**DATA EXCERPT**
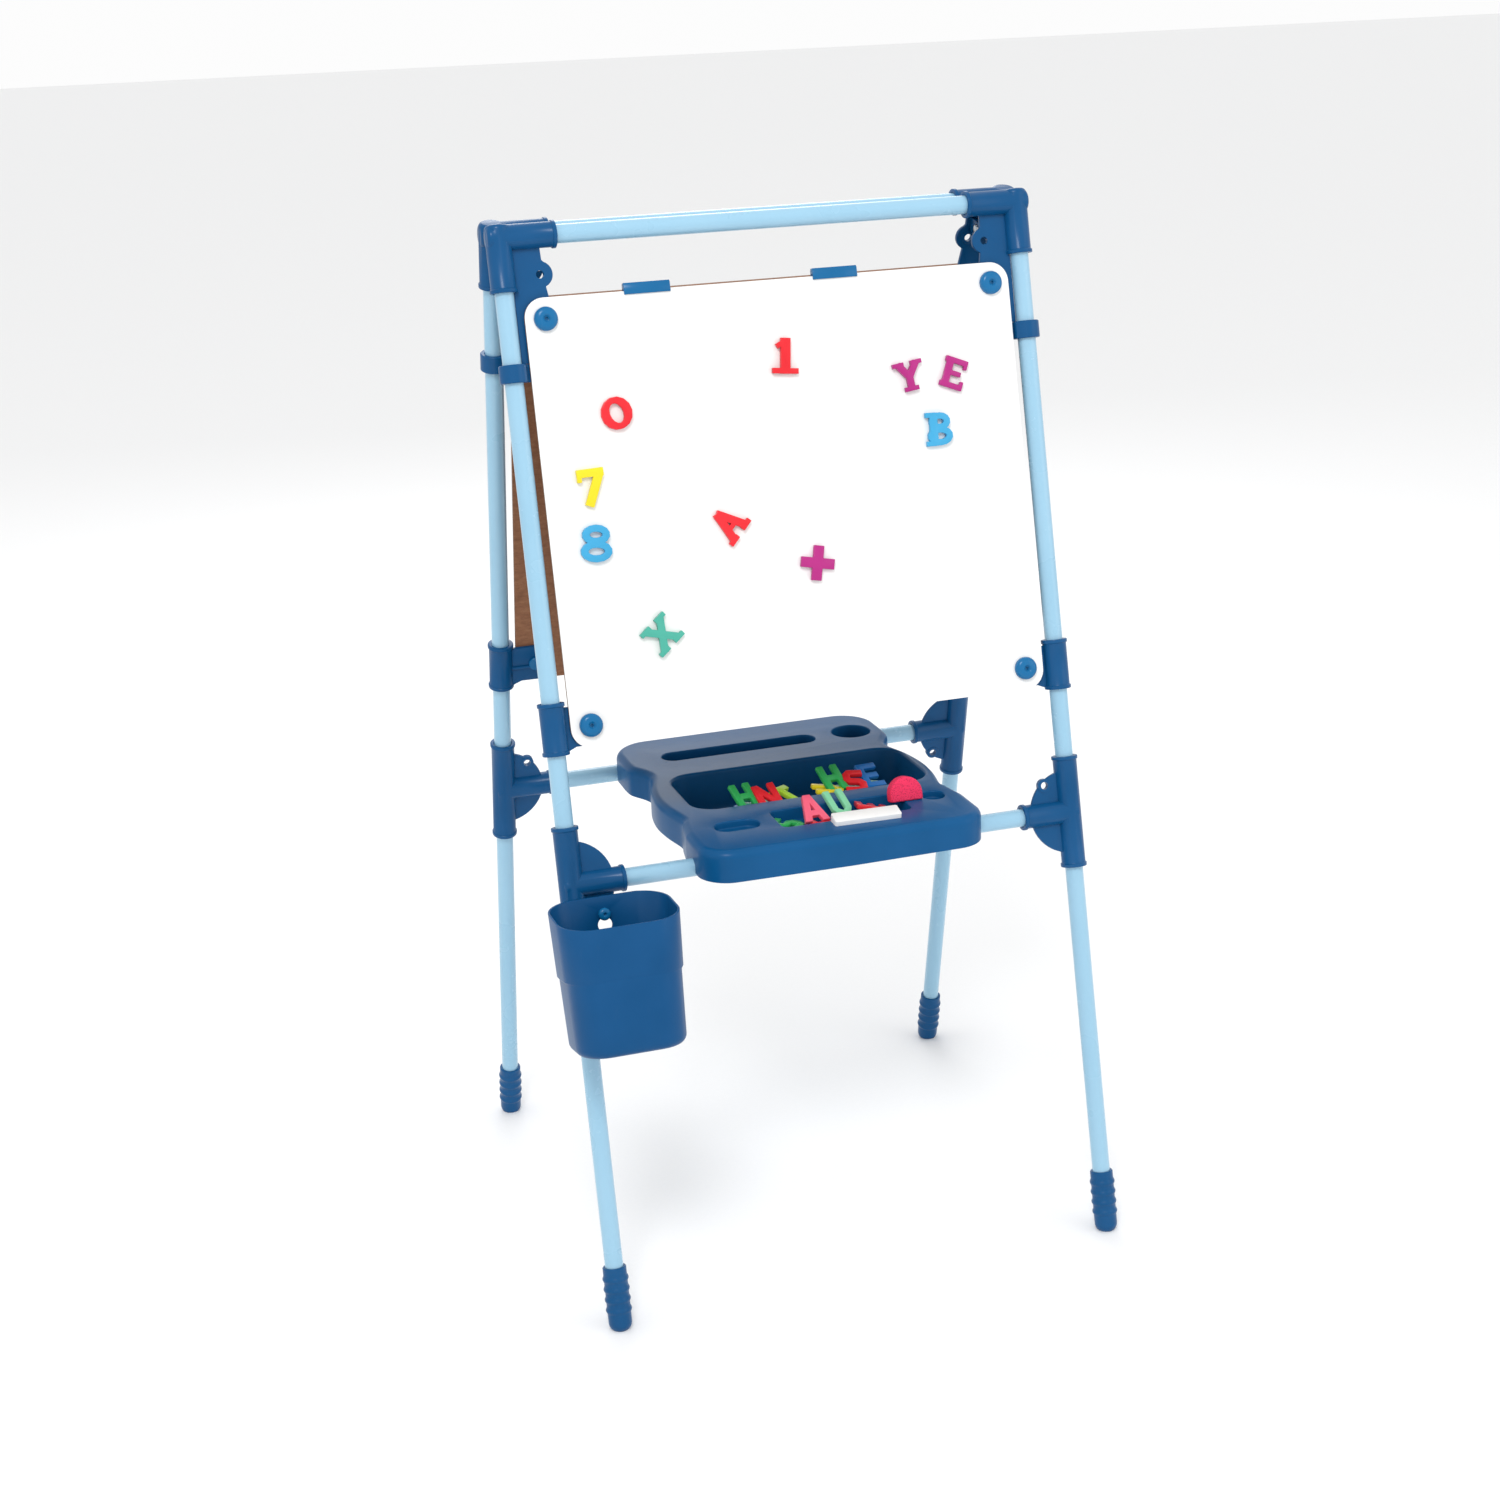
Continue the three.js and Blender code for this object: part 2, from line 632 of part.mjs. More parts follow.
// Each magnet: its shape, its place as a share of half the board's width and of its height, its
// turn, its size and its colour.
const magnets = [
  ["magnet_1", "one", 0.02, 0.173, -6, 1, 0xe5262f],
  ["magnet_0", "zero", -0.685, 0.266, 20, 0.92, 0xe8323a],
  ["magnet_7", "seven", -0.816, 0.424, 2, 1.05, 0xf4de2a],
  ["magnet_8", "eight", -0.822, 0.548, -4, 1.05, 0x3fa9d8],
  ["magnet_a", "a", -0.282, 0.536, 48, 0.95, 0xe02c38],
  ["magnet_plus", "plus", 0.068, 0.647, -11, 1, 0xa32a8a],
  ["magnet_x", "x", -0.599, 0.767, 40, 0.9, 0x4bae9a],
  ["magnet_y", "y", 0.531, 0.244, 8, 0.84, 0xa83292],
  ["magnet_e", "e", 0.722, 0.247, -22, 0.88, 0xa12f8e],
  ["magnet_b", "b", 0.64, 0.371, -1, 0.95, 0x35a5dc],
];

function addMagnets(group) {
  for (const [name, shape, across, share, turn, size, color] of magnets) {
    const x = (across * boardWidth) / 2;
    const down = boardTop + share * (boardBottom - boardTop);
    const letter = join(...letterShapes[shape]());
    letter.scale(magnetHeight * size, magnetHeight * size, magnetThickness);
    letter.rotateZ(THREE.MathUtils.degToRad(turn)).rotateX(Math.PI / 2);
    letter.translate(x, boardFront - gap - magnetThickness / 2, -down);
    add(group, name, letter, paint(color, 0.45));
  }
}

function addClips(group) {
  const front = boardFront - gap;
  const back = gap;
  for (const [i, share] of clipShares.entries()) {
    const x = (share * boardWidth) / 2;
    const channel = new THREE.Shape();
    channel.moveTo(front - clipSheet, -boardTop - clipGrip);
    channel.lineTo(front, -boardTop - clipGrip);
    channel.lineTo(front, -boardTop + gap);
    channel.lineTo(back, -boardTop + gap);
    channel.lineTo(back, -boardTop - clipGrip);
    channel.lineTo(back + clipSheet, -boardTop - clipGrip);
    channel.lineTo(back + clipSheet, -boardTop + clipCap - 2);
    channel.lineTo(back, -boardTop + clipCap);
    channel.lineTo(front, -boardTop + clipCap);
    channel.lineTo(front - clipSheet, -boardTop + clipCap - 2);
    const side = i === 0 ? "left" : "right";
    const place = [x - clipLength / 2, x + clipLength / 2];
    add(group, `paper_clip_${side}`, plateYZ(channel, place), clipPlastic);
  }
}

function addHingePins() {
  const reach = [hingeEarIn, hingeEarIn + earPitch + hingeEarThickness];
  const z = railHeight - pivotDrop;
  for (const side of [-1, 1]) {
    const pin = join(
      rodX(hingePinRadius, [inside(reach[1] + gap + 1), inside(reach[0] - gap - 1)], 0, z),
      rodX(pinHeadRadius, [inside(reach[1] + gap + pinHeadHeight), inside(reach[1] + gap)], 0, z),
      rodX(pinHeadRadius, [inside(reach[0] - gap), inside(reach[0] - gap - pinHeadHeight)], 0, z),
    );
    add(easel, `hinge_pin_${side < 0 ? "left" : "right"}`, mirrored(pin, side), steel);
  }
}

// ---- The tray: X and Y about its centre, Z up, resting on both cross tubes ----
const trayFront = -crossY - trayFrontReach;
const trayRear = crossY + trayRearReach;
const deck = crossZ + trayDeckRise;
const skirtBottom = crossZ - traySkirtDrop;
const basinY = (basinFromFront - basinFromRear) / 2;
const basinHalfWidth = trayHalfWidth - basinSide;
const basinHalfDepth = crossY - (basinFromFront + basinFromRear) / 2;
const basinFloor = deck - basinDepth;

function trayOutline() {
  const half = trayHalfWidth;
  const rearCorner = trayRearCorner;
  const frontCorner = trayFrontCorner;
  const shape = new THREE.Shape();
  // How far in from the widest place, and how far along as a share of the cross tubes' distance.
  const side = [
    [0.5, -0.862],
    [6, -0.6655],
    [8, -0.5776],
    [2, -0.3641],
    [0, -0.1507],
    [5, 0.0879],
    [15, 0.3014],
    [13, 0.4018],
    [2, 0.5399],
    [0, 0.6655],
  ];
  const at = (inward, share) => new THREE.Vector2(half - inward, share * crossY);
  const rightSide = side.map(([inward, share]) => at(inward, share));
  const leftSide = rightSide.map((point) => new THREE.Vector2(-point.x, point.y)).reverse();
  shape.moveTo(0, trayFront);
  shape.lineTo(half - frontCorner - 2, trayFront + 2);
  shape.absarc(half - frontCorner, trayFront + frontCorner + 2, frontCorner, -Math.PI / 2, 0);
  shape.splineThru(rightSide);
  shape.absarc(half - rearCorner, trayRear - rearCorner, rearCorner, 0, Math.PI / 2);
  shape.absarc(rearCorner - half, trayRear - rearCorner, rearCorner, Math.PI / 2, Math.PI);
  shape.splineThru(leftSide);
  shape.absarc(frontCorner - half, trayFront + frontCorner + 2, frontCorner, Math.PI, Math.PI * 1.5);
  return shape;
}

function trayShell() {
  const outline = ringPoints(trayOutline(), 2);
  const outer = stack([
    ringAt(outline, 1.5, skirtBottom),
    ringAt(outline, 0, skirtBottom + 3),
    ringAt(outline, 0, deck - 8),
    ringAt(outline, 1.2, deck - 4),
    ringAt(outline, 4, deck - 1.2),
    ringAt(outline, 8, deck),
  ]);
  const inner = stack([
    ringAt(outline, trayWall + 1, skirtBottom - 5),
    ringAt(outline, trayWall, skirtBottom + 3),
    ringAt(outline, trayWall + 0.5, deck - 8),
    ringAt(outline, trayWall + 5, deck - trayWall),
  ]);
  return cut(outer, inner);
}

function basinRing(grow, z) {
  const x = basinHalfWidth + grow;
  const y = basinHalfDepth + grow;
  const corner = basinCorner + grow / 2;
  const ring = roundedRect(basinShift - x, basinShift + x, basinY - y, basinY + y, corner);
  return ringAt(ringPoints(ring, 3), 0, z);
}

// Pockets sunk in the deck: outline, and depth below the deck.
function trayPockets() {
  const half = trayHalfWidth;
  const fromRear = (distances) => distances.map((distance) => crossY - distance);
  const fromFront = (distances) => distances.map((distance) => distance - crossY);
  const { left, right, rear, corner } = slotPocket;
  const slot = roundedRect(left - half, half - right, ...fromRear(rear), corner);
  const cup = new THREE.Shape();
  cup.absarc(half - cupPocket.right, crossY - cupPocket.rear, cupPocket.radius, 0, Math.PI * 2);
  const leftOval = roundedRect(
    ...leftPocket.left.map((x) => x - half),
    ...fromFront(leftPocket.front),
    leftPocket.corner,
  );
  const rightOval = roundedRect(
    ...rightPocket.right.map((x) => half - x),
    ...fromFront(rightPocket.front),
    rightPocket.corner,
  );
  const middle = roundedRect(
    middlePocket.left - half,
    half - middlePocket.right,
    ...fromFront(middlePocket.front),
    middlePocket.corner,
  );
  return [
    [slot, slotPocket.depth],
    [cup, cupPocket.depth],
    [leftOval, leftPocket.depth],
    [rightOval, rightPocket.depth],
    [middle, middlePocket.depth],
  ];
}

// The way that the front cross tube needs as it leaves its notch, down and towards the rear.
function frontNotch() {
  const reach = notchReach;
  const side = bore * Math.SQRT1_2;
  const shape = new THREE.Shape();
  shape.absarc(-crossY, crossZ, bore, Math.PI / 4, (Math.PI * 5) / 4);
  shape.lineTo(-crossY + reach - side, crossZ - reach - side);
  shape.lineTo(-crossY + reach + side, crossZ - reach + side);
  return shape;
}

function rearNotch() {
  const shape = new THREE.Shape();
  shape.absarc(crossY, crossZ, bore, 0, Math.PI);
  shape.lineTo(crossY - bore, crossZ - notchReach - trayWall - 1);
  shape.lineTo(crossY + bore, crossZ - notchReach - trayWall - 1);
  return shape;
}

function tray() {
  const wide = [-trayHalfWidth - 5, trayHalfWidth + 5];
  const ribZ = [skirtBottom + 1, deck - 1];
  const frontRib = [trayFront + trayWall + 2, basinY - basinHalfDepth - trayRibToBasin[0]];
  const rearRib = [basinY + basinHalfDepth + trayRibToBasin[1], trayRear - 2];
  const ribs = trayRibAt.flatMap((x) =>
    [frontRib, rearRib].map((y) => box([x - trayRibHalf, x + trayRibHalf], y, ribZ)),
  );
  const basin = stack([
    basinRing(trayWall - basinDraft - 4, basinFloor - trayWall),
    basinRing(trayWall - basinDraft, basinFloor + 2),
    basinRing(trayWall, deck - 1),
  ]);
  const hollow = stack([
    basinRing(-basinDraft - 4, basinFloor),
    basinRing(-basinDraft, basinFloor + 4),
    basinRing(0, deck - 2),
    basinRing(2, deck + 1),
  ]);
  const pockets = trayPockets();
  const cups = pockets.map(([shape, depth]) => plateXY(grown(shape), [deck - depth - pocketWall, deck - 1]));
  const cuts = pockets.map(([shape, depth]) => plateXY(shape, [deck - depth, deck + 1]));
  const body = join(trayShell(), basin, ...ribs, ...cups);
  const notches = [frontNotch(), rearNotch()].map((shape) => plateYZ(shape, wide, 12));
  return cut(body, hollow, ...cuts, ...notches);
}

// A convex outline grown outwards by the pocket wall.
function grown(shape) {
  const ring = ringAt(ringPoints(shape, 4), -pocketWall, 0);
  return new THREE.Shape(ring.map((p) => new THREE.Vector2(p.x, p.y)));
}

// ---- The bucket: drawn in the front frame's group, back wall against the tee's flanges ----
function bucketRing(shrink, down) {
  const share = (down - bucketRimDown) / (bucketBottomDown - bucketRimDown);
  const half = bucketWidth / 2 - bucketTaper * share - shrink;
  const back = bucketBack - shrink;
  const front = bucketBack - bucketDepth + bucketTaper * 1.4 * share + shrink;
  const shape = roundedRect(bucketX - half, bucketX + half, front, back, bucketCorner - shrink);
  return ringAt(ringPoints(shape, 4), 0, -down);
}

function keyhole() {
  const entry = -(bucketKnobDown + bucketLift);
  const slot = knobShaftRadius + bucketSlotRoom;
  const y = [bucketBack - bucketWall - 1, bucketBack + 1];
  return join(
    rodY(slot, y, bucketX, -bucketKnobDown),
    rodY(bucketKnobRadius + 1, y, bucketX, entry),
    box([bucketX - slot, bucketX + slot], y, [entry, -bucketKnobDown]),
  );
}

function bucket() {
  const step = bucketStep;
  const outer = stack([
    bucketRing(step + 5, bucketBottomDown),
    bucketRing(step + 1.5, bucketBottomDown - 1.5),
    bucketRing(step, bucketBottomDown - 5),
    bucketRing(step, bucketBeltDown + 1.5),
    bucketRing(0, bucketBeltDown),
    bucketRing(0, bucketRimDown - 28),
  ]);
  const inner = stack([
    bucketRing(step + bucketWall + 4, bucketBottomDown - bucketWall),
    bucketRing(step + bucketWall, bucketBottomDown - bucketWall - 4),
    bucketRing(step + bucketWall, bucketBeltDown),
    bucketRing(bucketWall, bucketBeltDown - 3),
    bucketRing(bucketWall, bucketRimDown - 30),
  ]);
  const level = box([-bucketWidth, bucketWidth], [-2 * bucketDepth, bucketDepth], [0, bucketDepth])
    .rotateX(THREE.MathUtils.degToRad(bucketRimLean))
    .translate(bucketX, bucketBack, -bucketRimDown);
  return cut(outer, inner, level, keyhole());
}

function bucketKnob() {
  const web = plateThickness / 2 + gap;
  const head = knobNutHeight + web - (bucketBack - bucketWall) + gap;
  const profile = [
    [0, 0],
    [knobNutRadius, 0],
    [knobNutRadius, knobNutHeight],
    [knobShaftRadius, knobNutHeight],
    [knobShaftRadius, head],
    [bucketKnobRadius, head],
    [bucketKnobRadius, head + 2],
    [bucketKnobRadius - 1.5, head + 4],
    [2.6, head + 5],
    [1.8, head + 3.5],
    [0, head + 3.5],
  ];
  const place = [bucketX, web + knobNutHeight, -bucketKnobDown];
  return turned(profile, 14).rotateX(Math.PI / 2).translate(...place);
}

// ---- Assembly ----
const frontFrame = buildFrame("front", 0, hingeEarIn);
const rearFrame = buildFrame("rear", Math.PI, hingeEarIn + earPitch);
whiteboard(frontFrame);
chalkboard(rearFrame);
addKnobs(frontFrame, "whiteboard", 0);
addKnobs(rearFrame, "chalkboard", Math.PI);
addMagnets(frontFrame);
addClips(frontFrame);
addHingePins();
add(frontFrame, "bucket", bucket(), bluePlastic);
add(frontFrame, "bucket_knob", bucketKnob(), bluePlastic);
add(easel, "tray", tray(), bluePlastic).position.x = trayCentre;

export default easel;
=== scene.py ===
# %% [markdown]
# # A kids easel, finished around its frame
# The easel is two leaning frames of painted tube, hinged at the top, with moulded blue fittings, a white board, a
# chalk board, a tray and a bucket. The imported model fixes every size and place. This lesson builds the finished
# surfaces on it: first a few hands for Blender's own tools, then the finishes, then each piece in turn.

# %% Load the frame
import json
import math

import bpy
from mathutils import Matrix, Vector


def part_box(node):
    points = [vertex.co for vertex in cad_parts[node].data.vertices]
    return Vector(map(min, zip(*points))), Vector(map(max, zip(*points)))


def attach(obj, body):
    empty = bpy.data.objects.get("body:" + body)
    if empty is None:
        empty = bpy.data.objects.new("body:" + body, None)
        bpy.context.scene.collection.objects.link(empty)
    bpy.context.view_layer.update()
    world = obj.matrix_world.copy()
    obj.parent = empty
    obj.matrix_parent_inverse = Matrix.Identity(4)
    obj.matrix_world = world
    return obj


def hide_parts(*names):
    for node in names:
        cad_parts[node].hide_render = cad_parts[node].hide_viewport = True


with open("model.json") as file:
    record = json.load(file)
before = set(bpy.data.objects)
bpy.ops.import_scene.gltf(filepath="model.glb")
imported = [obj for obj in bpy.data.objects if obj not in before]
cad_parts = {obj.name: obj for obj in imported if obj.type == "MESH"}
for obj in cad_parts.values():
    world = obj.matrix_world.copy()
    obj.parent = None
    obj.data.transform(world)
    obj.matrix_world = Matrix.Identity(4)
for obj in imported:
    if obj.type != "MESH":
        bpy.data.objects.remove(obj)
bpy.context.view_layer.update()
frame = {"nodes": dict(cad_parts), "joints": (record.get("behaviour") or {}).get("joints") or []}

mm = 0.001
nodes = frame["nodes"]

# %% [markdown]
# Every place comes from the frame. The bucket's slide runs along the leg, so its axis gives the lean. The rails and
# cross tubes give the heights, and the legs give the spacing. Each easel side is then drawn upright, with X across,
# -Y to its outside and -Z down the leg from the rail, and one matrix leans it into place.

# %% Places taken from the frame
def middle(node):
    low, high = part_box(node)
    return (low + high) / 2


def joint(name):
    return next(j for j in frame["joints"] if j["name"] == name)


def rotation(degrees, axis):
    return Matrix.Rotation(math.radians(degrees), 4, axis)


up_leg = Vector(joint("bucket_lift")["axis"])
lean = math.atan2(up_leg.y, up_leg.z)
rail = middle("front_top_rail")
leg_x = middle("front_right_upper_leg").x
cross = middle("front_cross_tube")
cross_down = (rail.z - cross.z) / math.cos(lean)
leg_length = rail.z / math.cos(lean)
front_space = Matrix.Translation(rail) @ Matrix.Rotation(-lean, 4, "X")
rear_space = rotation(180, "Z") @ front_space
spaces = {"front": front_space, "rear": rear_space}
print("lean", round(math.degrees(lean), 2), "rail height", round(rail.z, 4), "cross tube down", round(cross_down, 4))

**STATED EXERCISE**
Extract exactly and only the span of lines that begins at the line containing "whiteboard(frontFrame);" and ends at the line containing "obj.data.transform(world)".

**ANSWER**
whiteboard(frontFrame);
chalkboard(rearFrame);
addKnobs(frontFrame, "whiteboard", 0);
addKnobs(rearFrame, "chalkboard", Math.PI);
addMagnets(frontFrame);
addClips(frontFrame);
addHingePins();
add(frontFrame, "bucket", bucket(), bluePlastic);
add(frontFrame, "bucket_knob", bucketKnob(), bluePlastic);
add(easel, "tray", tray(), bluePlastic).position.x = trayCentre;

export default easel;
=== scene.py ===
# %% [markdown]
# # A kids easel, finished around its frame
# The easel is two leaning frames of painted tube, hinged at the top, with moulded blue fittings, a white board, a
# chalk board, a tray and a bucket. The imported model fixes every size and place. This lesson builds the finished
# surfaces on it: first a few hands for Blender's own tools, then the finishes, then each piece in turn.

# %% Load the frame
import json
import math

import bpy
from mathutils import Matrix, Vector


def part_box(node):
    points = [vertex.co for vertex in cad_parts[node].data.vertices]
    return Vector(map(min, zip(*points))), Vector(map(max, zip(*points)))


def attach(obj, body):
    empty = bpy.data.objects.get("body:" + body)
    if empty is None:
        empty = bpy.data.objects.new("body:" + body, None)
        bpy.context.scene.collection.objects.link(empty)
    bpy.context.view_layer.update()
    world = obj.matrix_world.copy()
    obj.parent = empty
    obj.matrix_parent_inverse = Matrix.Identity(4)
    obj.matrix_world = world
    return obj


def hide_parts(*names):
    for node in names:
        cad_parts[node].hide_render = cad_parts[node].hide_viewport = True


with open("model.json") as file:
    record = json.load(file)
before = set(bpy.data.objects)
bpy.ops.import_scene.gltf(filepath="model.glb")
imported = [obj for obj in bpy.data.objects if obj not in before]
cad_parts = {obj.name: obj for obj in imported if obj.type == "MESH"}
for obj in cad_parts.values():
    world = obj.matrix_world.copy()
    obj.parent = None
    obj.data.transform(world)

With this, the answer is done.